Data lines.

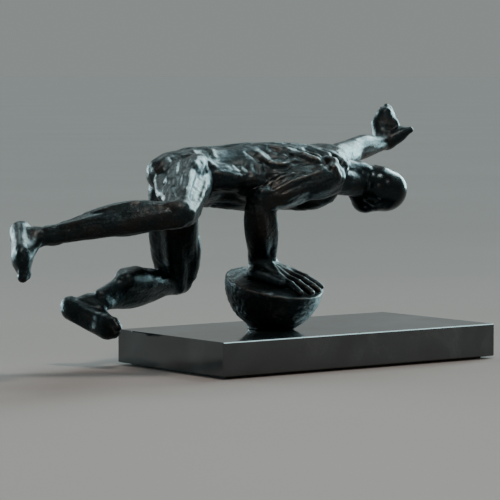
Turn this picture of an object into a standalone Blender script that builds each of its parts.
"""Figure trophy: a bronze athlete balanced on one hand, on a half-sphere and a marble slab.

Frame: metres, +Z up. The origin is the centre of the slab's footprint, on the surface the
trophy stands on. +X runs along the slab's length, towards the figure's head.
Lengths below are written in millimetres and turned into metres by mm().
The figure is cast in sections. Each section ends in a rounded root that sits in a socket
of its neighbour, and a steel dowel runs across the seam.
"""
import math

import bmesh
import bpy
from mathutils import Matrix, Vector

# ---- driving dimensions, millimetres ----
FIT_GAP = 0.3
SLAB_LENGTH, SLAB_WIDTH, SLAB_HEIGHT = 312.0, 162.0, 30.0
SLAB_ARRIS = 0.8
FELT_THICKNESS = 2.5
FELT_INSET = 9.0

BALL_RADIUS = 45.0
BALL_CENTRE = (-41.0, -2.5, 75.0)
BALL_NORMAL = (0.02, -0.26, 0.965)
BALL_FOOT_RADIUS, BALL_FOOT_FLARE, BALL_FOOT_HEIGHT = 21.0, 3.0, 9.0
BALL_FOOT_CENTRE = (-42.0, 2.0)
BALL_LIP = 1.0

STUD_RADIUS = 3.0
STUD_ROOM = 0.5
STUD_PLACE = (-44.0, 11.0)
STUD_TOP = 104.0
COUNTERBORE_RADIUS, COUNTERBORE_DEPTH = 10.0, 11.0
NUT_ACROSS_CORNERS, NUT_HEIGHT = 11.5, 5.0
WASHER_RADIUS, WASHER_THICKNESS = 8.0, 1.5
SPRING_WASHER_RADIUS = 5.2
BASE_DOWEL_RADIUS, BASE_DOWEL_OFFSET = 2.5, 11.0
BASE_DOWEL_BELOW, BASE_DOWEL_ABOVE = 10.0, 12.0
PALM_DOWEL_RADIUS, PALM_DOWEL_PLACE = 2.0, (-30.0, 1.0)
PALM_DOWEL_BELOW, PALM_DOWEL_ABOVE = 8.0, 5.5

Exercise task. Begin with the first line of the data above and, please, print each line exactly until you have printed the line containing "a marble slab."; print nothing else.

Complete response.
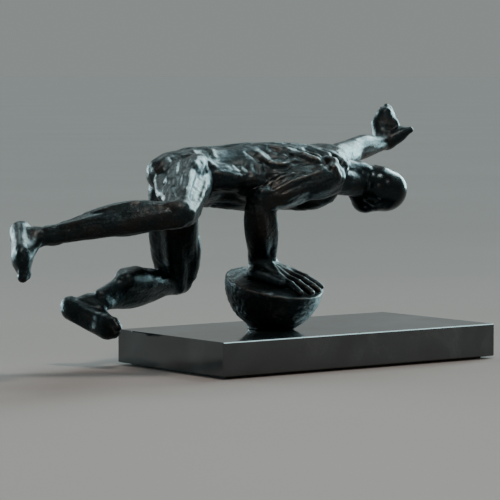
Turn this picture of an object into a standalone Blender script that builds each of its parts.
"""Figure trophy: a bronze athlete balanced on one hand, on a half-sphere and a marble slab.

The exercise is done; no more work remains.